It was a once in a lifetime opportunity, a chance to see the final flight of the Space Shuttle Endeavour. It wasn't flying in space, it was piggybacked on a 747 and flying over the skies of California. Tens of thousands of onlookers climbed hilltops and rooftops, came out of office buildings and houses, and got out of their cars to look at the historic final flight of the Endeavour. It flew over the State Capital, Sacramento, to the Golden Gate Bridge to Disneyland.

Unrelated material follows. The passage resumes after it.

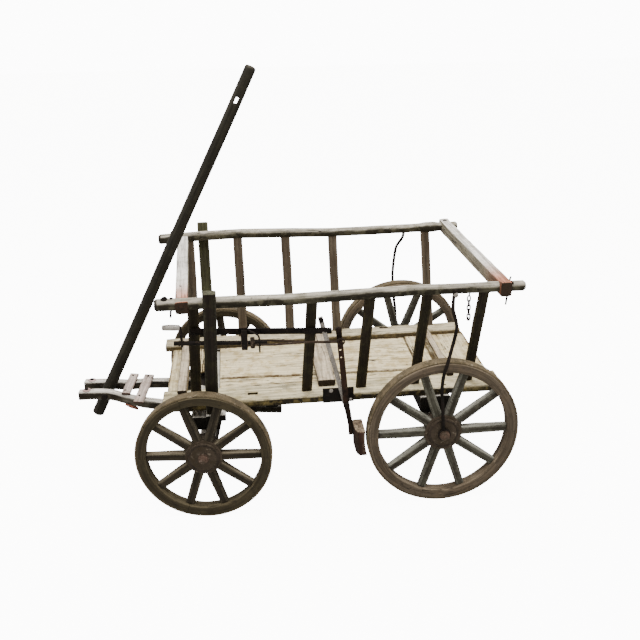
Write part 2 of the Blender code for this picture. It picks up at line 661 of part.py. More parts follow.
def carriage(parent, finishes):
    """Axle beam, the pair of arms, their bolster, the friction bar, the cross plates and the pole's pin."""
    wood, iron = finishes["frame"], finishes["iron"]
    half = BEAM_WIDTH / 2
    beam = box("front_axle_beam", (-half, -FRONT_BEAM_HALF, FRONT_BEAM_BOTTOM),
               (half, FRONT_BEAM_HALF, FRONT_BEAM_TOP), wood, parent)
    cut(beam, rod("front_beam_bore", -1.0, 1.0, AXLE_RADIUS + FIT, 1, None, parent, (0.0, 0.0, FRONT_RADIUS)))
    cut(beam, rod("axle_eye_pocket", FRONT_RADIUS - AXLE_EYE_HALF - FIT, FRONT_RADIUS + AXLE_EYE_HALF + FIT,
                  AXLE_EYE_RADIUS + FIT, 2, None, parent))
    pin_hole = rod("pin_hole", 0.0, 1.0, KING_PIN_RADIUS + FIT, 2, None, parent)
    cut(beam, pin_hole)
    iron_axle = axle("front_axle", FRONT_TRACK, FRONT_RADIUS, 0.0, parent, iron)
    join(iron_axle, rod("axle_eye", FRONT_RADIUS - AXLE_EYE_HALF, FRONT_RADIUS + AXLE_EYE_HALF,
                        AXLE_EYE_RADIUS, 2, None, parent))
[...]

The farewell stretched from Sacramento to Los Angles as spectators applauded and cheered the final flight of Endeavor. Cell phones and cameras were out in force as the shuttle passed overhead. The Endeavour was the fifth and final NASA space shuttle to be built. It flew its first mission in 1992 and its last mission was May 2011 and was originally planned for the final mission of the Space Shuttle program, but Atlantis got that privilege. The Endeavour was named after the British HMS Endeavour which took Capitan James Cook on his first discovery mission in 1768. The spelling of the Endeavour is the British spelling with ‘our’, the American spelling is with ‘or’ but NASA themselves misspelled it….’they can put a man on the moon but they can’t spell endeavor’?  In 1993, it made the first service mission to the Hubble Telescope and flew some of the most high-profile shuttle missions, covering 25 flights and more that 123 million miles.

The Endeavour will be a museum piece now, after NASA ended its 30 year shuttle program in 2011. The shuttle will spend a few weeks at a United Airlines hanger at the LA airport, then be transferred to the California Science Center, where it will go on display October 30th.